Copy out all of the material exactly.

──────────

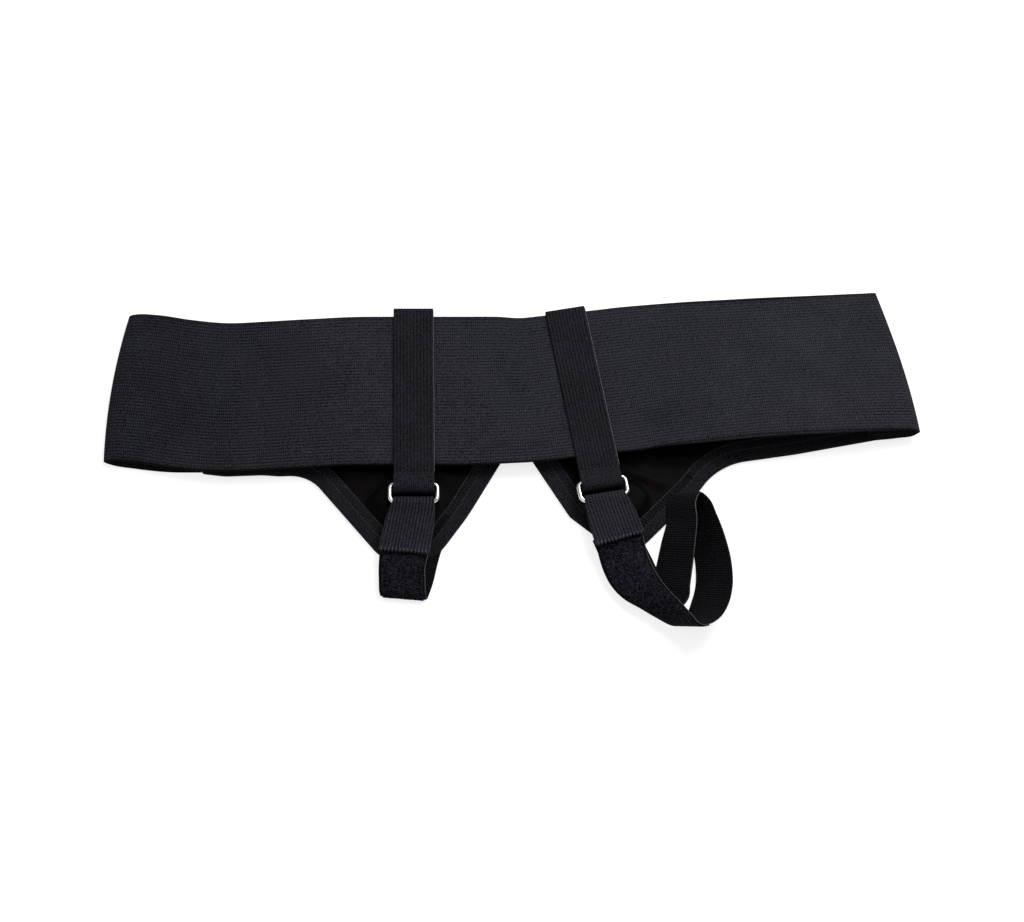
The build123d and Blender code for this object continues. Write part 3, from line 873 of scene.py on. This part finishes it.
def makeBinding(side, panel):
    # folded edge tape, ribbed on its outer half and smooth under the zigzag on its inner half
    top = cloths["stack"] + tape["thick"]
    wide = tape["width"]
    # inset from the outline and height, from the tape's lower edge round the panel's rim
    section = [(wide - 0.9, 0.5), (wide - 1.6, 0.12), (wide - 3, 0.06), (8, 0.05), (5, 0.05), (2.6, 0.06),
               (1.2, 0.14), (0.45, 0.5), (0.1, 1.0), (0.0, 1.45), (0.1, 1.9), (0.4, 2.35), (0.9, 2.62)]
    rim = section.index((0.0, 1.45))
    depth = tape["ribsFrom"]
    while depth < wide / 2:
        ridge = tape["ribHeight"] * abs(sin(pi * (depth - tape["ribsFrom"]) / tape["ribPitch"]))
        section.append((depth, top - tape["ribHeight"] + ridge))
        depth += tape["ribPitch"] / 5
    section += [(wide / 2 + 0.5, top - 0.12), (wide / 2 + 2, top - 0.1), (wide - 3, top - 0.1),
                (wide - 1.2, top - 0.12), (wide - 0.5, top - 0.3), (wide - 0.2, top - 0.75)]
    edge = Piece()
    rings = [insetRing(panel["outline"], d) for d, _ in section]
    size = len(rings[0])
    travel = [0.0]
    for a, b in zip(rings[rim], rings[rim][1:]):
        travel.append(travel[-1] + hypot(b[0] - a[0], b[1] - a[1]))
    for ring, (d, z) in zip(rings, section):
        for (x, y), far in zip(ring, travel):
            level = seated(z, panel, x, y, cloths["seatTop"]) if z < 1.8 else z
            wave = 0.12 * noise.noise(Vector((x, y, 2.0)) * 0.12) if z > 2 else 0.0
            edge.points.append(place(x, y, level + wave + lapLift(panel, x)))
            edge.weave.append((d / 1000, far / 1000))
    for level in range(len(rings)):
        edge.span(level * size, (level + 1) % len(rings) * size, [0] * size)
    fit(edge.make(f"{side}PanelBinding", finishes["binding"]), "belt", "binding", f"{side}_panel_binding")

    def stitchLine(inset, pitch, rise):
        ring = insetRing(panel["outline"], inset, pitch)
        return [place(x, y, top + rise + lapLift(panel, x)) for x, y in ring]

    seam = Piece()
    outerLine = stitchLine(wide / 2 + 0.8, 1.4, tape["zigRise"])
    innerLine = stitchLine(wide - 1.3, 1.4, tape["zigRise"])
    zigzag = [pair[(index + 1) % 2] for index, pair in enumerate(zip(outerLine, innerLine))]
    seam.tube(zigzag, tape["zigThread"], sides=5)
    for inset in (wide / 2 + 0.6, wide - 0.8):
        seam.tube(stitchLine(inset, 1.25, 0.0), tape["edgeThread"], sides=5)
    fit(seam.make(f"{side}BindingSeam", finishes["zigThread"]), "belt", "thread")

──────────

- [Written reply]:
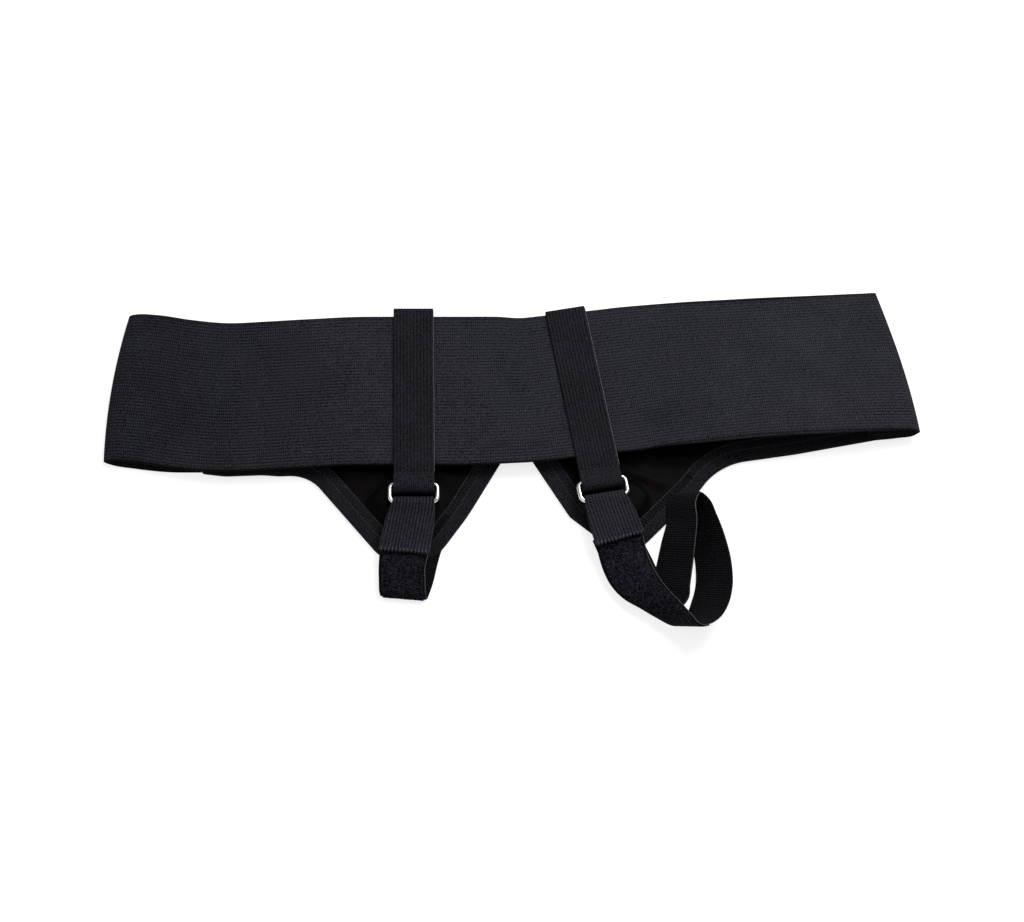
The build123d and Blender code for this object continues. Write part 3, from line 873 of scene.py on. This part finishes it.
def makeBinding(side, panel):
    # folded edge tape, ribbed on its outer half and smooth under the zigzag on its inner half
    top = cloths["stack"] + tape["thick"]
    wide = tape["width"]
    # inset from the outline and height, from the tape's lower edge round the panel's rim
    section = [(wide - 0.9, 0.5), (wide - 1.6, 0.12), (wide - 3, 0.06), (8, 0.05), (5, 0.05), (2.6, 0.06),
               (1.2, 0.14), (0.45, 0.5), (0.1, 1.0), (0.0, 1.45), (0.1, 1.9), (0.4, 2.35), (0.9, 2.62)]
    rim = section.index((0.0, 1.45))
    depth = tape["ribsFrom"]
    while depth < wide / 2:
        ridge = tape["ribHeight"] * abs(sin(pi * (depth - tape["ribsFrom"]) / tape["ribPitch"]))
        section.append((depth, top - tape["ribHeight"] + ridge))
        depth += tape["ribPitch"] / 5
    section += [(wide / 2 + 0.5, top - 0.12), (wide / 2 + 2, top - 0.1), (wide - 3, top - 0.1),
                (wide - 1.2, top - 0.12), (wide - 0.5, top - 0.3), (wide - 0.2, top - 0.75)]
    edge = Piece()
    rings = [insetRing(panel["outline"], d) for d, _ in section]
    size = len(rings[0])
    travel = [0.0]
    for a, b in zip(rings[rim], rings[rim][1:]):
        travel.append(travel[-1] + hypot(b[0] - a[0], b[1] - a[1]))
    for ring, (d, z) in zip(rings, section):
        for (x, y), far in zip(ring, travel):
            level = seated(z, panel, x, y, cloths["seatTop"]) if z < 1.8 else z
            wave = 0.12 * noise.noise(Vector((x, y, 2.0)) * 0.12) if z > 2 else 0.0
            edge.points.append(place(x, y, level + wave + lapLift(panel, x)))
            edge.weave.append((d / 1000, far / 1000))
    for level in range(len(rings)):
        edge.span(level * size, (level + 1) % len(rings) * size, [0] * size)
    fit(edge.make(f"{side}PanelBinding", finishes["binding"]), "belt", "binding", f"{side}_panel_binding")

    def stitchLine(inset, pitch, rise):
        ring = insetRing(panel["outline"], inset, pitch)
        return [place(x, y, top + rise + lapLift(panel, x)) for x, y in ring]

    seam = Piece()
    outerLine = stitchLine(wide / 2 + 0.8, 1.4, tape["zigRise"])
    innerLine = stitchLine(wide - 1.3, 1.4, tape["zigRise"])
    zigzag = [pair[(index + 1) % 2] for index, pair in enumerate(zip(outerLine, innerLine))]
    seam.tube(zigzag, tape["zigThread"], sides=5)
    for inset in (wide / 2 + 0.6, wide - 0.8):
        seam.tube(stitchLine(inset, 1.25, 0.0), tape["edgeThread"], sides=5)
    fit(seam.make(f"{side}BindingSeam", finishes["zigThread"]), "belt", "thread")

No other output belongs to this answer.